Gunn menunjukkan sikap yang sangat realistis terhadap potensi ketidaknyamanan atau bahkan penolakan dari sebagian pihak atas pendekatan film ini. Namun, determinasi dan ketegasannya tak sedikit pun goyah. “Akan selalu ada orang jahat di luar sana yang menganggap film ini ofensif hanya karena ini tentang kebaikan. Tapi, ya, sudahlah. *Screw them*,” tegasnya dengan nada tak acuh. Pernyataan lugas ini menegaskan keberanian Gunn dalam memegang teguh visinya. Daripada berusaha menyenangkan semua kalangan, ia memilih untuk menciptakan sebuah karya yang jujur, relevan, dan berani bersuara di tengah kondisi zaman yang kompleks.
Gunn secara terbuka mengakui kegelisahannya yang mendalam terhadap atmosfer dunia maya saat ini, yang ia gambarkan sebagai “jutaan orang yang mengamuk secara *online*.” Saking parahnya, ia bahkan mengatakan akan mempertimbangkan untuk menghapus internet sepenuhnya jika memungkinkan, mengingat dampak destruktifnya secara sosial dan mental.

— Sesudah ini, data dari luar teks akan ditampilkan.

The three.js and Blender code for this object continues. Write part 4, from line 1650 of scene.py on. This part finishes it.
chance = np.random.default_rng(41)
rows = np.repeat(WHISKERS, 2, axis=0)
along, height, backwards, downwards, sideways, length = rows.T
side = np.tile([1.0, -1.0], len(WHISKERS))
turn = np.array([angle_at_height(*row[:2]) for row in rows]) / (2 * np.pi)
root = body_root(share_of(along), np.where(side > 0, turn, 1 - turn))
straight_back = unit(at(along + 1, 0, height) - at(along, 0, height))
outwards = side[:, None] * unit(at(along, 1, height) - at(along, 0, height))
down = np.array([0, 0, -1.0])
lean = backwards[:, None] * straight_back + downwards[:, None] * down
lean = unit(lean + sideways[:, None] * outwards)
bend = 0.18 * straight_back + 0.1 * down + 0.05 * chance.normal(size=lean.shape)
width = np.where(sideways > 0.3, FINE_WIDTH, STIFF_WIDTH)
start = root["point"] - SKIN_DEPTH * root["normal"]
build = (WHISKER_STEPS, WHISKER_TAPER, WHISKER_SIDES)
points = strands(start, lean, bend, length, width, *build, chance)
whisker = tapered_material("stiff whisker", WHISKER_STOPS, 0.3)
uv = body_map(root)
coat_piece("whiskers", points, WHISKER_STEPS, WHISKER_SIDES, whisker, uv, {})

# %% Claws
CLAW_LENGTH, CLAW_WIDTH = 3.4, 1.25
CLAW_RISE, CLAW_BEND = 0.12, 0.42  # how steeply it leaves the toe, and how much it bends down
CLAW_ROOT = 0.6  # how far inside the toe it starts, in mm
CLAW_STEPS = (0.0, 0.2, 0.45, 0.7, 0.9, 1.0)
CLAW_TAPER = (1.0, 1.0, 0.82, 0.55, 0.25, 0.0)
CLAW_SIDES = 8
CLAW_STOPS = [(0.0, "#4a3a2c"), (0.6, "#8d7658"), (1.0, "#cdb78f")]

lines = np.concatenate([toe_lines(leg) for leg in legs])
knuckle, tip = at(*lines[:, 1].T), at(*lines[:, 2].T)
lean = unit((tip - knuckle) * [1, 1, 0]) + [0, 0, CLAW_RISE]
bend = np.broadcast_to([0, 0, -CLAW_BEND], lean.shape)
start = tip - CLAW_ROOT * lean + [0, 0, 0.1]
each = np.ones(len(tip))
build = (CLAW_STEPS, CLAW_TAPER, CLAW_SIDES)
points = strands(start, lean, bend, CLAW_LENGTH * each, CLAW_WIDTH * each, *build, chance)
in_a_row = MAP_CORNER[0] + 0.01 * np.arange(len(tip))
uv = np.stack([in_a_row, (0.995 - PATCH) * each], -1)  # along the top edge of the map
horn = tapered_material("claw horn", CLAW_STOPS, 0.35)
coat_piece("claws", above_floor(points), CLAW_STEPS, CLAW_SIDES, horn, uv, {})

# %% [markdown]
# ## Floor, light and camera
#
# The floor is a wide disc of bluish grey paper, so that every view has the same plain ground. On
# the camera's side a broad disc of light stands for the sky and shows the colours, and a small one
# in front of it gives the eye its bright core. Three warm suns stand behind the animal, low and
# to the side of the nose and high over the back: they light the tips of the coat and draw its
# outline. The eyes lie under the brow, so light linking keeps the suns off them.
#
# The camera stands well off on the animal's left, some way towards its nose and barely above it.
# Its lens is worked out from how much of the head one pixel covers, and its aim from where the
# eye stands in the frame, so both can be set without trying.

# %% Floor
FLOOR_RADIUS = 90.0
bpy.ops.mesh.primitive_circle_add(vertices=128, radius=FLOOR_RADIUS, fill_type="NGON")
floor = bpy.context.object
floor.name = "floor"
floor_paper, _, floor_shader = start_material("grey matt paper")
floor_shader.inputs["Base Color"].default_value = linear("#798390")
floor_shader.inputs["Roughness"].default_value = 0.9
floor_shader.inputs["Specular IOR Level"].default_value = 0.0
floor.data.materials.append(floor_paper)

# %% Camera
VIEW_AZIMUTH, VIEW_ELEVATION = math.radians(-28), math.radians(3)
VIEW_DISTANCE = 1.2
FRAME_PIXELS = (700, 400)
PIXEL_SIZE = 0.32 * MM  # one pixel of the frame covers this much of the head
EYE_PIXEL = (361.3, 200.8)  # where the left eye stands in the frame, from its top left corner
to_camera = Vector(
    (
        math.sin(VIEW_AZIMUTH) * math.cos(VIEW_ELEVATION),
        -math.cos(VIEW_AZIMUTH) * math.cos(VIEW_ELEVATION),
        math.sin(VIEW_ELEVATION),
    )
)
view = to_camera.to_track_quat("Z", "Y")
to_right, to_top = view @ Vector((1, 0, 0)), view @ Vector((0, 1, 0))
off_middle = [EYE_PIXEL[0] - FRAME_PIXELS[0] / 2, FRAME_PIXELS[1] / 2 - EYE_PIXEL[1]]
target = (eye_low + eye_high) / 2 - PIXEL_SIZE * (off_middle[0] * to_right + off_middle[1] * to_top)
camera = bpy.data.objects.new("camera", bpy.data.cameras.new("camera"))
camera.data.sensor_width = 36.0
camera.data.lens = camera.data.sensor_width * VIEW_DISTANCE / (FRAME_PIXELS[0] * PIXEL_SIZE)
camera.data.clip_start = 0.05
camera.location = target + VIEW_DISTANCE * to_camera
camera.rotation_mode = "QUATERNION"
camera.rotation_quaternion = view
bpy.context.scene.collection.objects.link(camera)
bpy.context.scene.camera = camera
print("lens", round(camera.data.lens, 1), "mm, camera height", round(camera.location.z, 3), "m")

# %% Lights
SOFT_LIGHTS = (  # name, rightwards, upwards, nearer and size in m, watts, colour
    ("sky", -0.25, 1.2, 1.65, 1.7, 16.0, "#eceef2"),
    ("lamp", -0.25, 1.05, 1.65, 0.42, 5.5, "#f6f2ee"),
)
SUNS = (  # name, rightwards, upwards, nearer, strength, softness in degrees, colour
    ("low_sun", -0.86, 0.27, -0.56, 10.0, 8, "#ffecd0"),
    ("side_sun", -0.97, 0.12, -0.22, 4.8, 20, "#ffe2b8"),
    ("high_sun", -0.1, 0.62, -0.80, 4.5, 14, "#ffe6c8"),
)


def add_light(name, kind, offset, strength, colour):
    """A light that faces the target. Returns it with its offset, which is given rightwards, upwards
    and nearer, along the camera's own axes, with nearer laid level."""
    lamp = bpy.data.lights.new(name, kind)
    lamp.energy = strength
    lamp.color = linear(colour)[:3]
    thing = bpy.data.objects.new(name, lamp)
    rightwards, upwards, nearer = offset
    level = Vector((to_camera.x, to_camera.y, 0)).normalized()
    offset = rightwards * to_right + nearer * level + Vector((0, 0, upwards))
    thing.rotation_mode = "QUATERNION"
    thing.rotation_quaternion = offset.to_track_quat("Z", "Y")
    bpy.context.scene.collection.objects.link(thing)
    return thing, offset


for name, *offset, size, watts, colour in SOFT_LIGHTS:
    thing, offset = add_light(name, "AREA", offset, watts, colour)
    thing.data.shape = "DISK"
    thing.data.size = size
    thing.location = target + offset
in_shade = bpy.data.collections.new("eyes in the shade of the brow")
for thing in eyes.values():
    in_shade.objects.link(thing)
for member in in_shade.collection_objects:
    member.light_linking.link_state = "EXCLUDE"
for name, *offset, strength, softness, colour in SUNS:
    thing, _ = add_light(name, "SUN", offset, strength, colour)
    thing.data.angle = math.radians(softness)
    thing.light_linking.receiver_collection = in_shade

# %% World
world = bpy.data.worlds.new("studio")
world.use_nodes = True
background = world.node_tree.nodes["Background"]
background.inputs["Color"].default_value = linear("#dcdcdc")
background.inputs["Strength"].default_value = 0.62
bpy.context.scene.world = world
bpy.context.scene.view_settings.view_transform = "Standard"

Pandangan ini bukan tanpa alasan. Di tengah derasnya arus informasi yang serba cepat dan seringkali menyesatkan, nilai-nilai fundamental seperti empati dan kebaikan kian tergerus dan sulit ditemukan. Kendati menyadari bahwa satu film tidak akan serta-merta mengubah dunia, Gunn tetap menyimpan harapan bahwa karyanya setidaknya dapat menyentuh hati sebagian penonton agar menjadi sedikit lebih baik. “Jika beberapa orang bisa sedikit lebih baik setelah ini, itu akan membuatku bahagia,” pungkasnya dengan tulus.

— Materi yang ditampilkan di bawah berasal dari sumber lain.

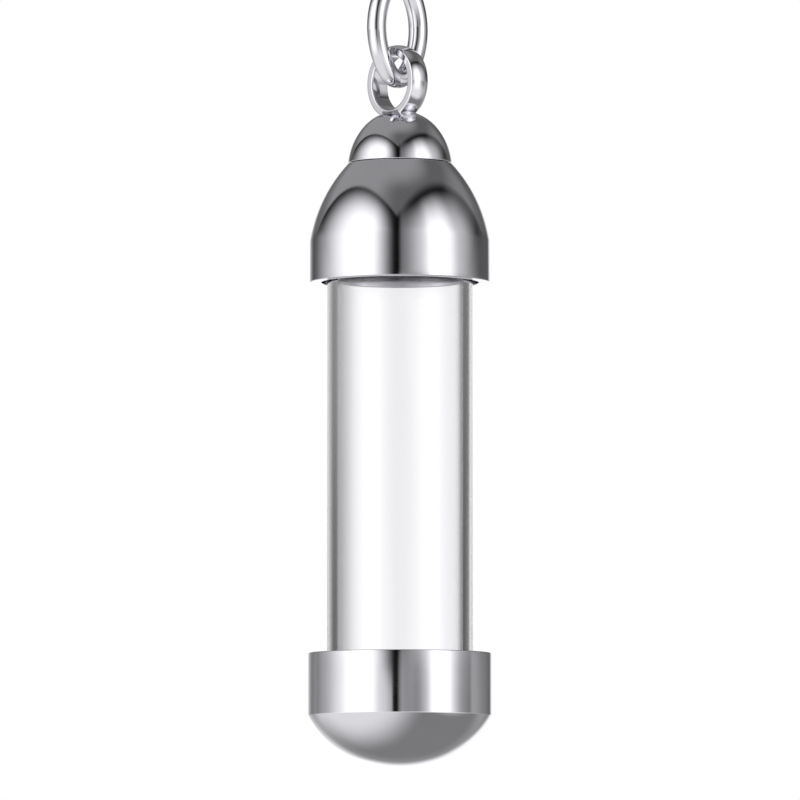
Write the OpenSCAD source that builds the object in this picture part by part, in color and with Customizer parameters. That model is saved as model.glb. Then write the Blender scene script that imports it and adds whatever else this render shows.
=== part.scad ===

Dalam wawancara yang sama, Gunn menegaskan bahwa *Superman* adalah “kisah tentang Amerika” yang sejati. Ia melihat Superman sebagai sosok imigran, yang datang dari dunia lain untuk membantu membangun tatanan baru. Namun, bagi Gunn, inti narasi *Superman* jauh lebih dalam dari sekadar asal-usulnya.

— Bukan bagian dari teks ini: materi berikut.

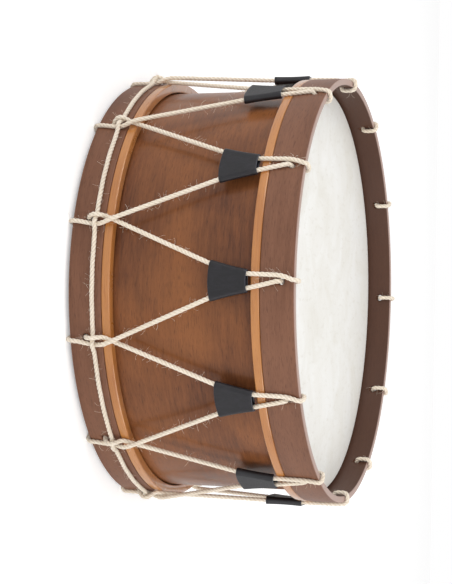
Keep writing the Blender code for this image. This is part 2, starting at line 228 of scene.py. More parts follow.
# Woods: the grain runs round the drum on every wooden piece
woodLooks = {
    "shellWood": {"dark": colour(80, 46, 29), "middle": colour(120, 72, 43), "light": colour(152, 95, 53),
                  "figure": (7, 7, 11), "grain": (26, 26, 300), "pore": colour(60, 33, 22),
                  "roughness": 0.3, "specular": 0.22, "coat": 0.16, "coatRoughness": 0.1, "depth": 0.2},
    "hoopWood": {"dark": colour(100, 65, 48), "middle": colour(122, 82, 62), "light": colour(136, 94, 72),
                 "figure": (6, 6, 30), "grain": (24, 24, 420), "pore": colour(70, 43, 33),
                 "roughness": 0.42, "specular": 0.25, "coat": 0.05, "coatRoughness": 0.2, "depth": 0.3,
                 # the next colours are painted shade for the hoops' inner faces and a painted highlight along their
                 # free edges
                 "insideShade": colour(66, 42, 32), "insideShadeRadii": (0.2604, 0.2594), "edgeHighlight": colour(190, 165, 155),
                 "edgeHighlightHeights": (drum["upperEdge"] / 2 - drum["lowerEdge"] / 2 - 0.0012,
                                 drum["upperEdge"] / 2 - drum["lowerEdge"] / 2 - 0.0003)},
    "ringWood": {"dark": colour(164, 100, 44), "middle": colour(184, 118, 56), "light": colour(196, 132, 68),
                 "figure": (8, 8, 30), "grain": (24, 24, 500), "pore": colour(160, 98, 50),
                 "roughness": 0.25, "specular": 0.4, "coat": 0.8, "coatRoughness": 0.05, "depth": 0.1},
}


def woodFinish(name):
    look = woodLooks[name]
    finish = Finish(name)
    figure = finish.spread(finish.noise(look["figure"], 2.0, 0.5, 0.6), 0.3, 0.7)
    grain = finish.spread(finish.noise(look["grain"], 6.0, 0.65), 0.3, 0.7)
    pores = finish.spread(finish.noise((110, 110, 1500), 2.0, 0.5), 0.56, 0.7)
    ground = finish.mix(grain, look["dark"], look["middle"])
    lit = finish.mix(figure * 0.7, ground, look["light"])
    stainAndPaintedLight = finish.mix(pores * 0.55, lit, look["pore"])
    if "insideShade" in look:
        # painted shade: the hoops' inner faces darkened towards a dark brown, as if in the shadow of the recess
        inwardShade = finish.spread(finish.radius(), *look["insideShadeRadii"])
        stainAndPaintedLight = finish.mix(inwardShade * 0.8, stainAndPaintedLight, look["insideShade"])
        # painted highlight: a pale pinkish band along the hoops' free edges, as if catching the light at a grazing
        # angle
        middle = (drum["upperEdge"] + drum["lowerEdge"]) / 2
        edgeHighlight = finish.spread(finish.heightFrom(middle), *look["edgeHighlightHeights"])
        stainAndPaintedLight = finish.mix(edgeHighlight * 0.7, stainAndPaintedLight, look["edgeHighlight"])
    return finish.surface({
        "Base Color": stainAndPaintedLight,
        "Roughness": look["roughness"] + grain * 0.1,
        "Specular IOR Level": look["specular"],
        "Coat Weight": look["coat"],
        "Coat Roughness": look["coatRoughness"],
        "Normal": finish.bump(grain * 0.6 - pores, look["depth"], 0.0002),
    })


def skinFinish():
    finish = Finish("drumSkin")
    clouds = finish.spread(finish.noise((14, 14, 14), 5.0, 0.6, 0.8), 0.35, 0.7)
    flecks = finish.spread(finish.noise((160, 60, 90), 4.0, 0.6), 0.55, 0.75)
    tone = finish.mix(clouds, colour(241, 240, 236), colour(228, 225, 217))
    tone = finish.mix(flecks * 0.5, tone, colour(214, 209, 198))
    fine = finish.noise((900, 900, 900), 3.0, 0.6)
    return finish.surface({
        "Base Color": tone,
        "Roughness": 0.42 + clouds * 0.12,
        "Normal": finish.bump(fine + clouds, 0.12, 0.0003),
    })


def ropeFinish():
    finish = Finish("hempRope")
    grooveShade = finish.attribute("grooveShade")
    strands = finish.spread(finish.noise((700, 700, 700), 3.0, 0.6), 0.3, 0.7)
    stains = finish.spread(finish.noise((30, 30, 30), 3.0, 0.6), 0.5, 0.75)
    tone = finish.mix(strands, colour(252, 243, 228), colour(238, 223, 201))
    tone = finish.mix(stains * 0.35, tone, colour(222, 203, 174))
    # painted shade: the rope darkened towards brown in the grooves between strands
    tone = finish.mix(grooveShade * 0.35, tone, colour(170, 143, 112))
    return finish.surface({
        "Base Color": tone,
        "Roughness": 0.85 + strands * 0.1,
        "Sheen Weight": 0.25,
        "Normal": finish.bump(strands, 0.5, 0.0003),
    })


def leatherFinish():
    finish = Finish("blackLeather")
    pebbles = finish.spread(finish.noise((1100, 1100, 1100), 3.0, 0.55), 0.3, 0.7)
    creases = finish.spread(finish.noise((120, 120, 60), 4.0, 0.6, 1.0), 0.45, 0.75)
    rimSheen = finish.attribute("rim")
    tone = finish.mix(creases, colour(23, 22, 26), colour(34, 32, 38))
    # painted sheen: the rolled rims lightened towards a bluish grey; the same mask also lowers the roughness there
    tone = finish.mix(rimSheen * 0.6, tone, colour(70, 75, 90))
    return finish.surface({
        "Base Color": tone,
        "Roughness": 0.4 - rimSheen * 0.16 + pebbles * 0.1,
        "Specular IOR Level": 0.35,
        "Coat Weight": 0.08,
        "Coat Roughness": 0.3,
        "Normal": finish.bump(pebbles + creases, 0.35, 0.0003),
    })


shellWood = woodFinish("shellWood")
hoopWood = woodFinish("hoopWood")
ringWood = woodFinish("ringWood")
drumSkin = skinFinish()
hempRope = ropeFinish()
blackLeather = leatherFinish()
print("materials made")


# Turned pieces
turning = {"steps": 240, "cornerPoints": 5, "sharpAngle": math.radians(50)}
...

Yang terpenting, menurut Gunn, *Superman* adalah cerminan kisah tentang nilai kebaikan manusia yang kian terkikis dari budaya modern kita. Dengan mengangkat tema fundamental ini ke layar lebar, Gunn berupaya mengembalikan esensi *Superman* ke akarnya yang paling murni—yakni sebagai lambang harapan abadi dan kemanusiaan universal.
James Gunn memang tak ambil pusing jika *Superman* versinya dianggap ofensif. Ia pun menyadari sepenuhnya bahwa respons terhadap *film Superman 2025* ini akan bervariasi di berbagai belahan dunia, bahkan di tanah kelahirannya sendiri. “Film ini akan diterima secara berbeda di New York dan Kansas,” seperti yang dicatat oleh pewawancara *The Times*, menunjukkan pemahaman Gunn akan keragaman pandangan.
Kendati demikian, realitas ini sama sekali tidak menggoyahkan pendiriannya. Gunn tetap teguh pada keyakinannya bahwa *Superman* bukan hanya sekadar figur yang tangguh secara fisik, melainkan juga representasi kekuatan emosional yang abadi: kebaikan, kasih sayang, dan empati. Di tengah lanskap dunia yang kian sinis, pendekatan ini bisa menjadi embusan angin segar yang dinanti atau justru memicu gelombang kontroversi. Namun, bagi James Gunn, itu bukanlah sebuah persoalan.
Di era modern yang dipenuhi hiruk-pikuk media sosial, komentar sinis, dan konflik yang tak berkesudahan, James Gunn tampil dengan *Superman* versi baru yang mengusung pesan sederhana namun mendalam: jadilah orang baik. Meskipun gagasan ini mungkin terdengar “klise” di telinga sebagian orang, justru inilah esensi yang paling dibutuhkan di tengah kondisi zaman kini.
Sebagai pembuka lembaran baru bagi DC Universe (DCU), *film Superman 2025* tak hanya menjanjikan tontonan epik, tetapi juga berfungsi sebagai pengingat krusial: bahwa pahlawan sejati bukan hanya identik dengan kekuatan super luar biasa, melainkan tentang keteguhan hati untuk tetap menjunjung tinggi nilai-nilai kemanusiaan dan kebaikan di dunia yang tak selalu berpihak pada keadilan.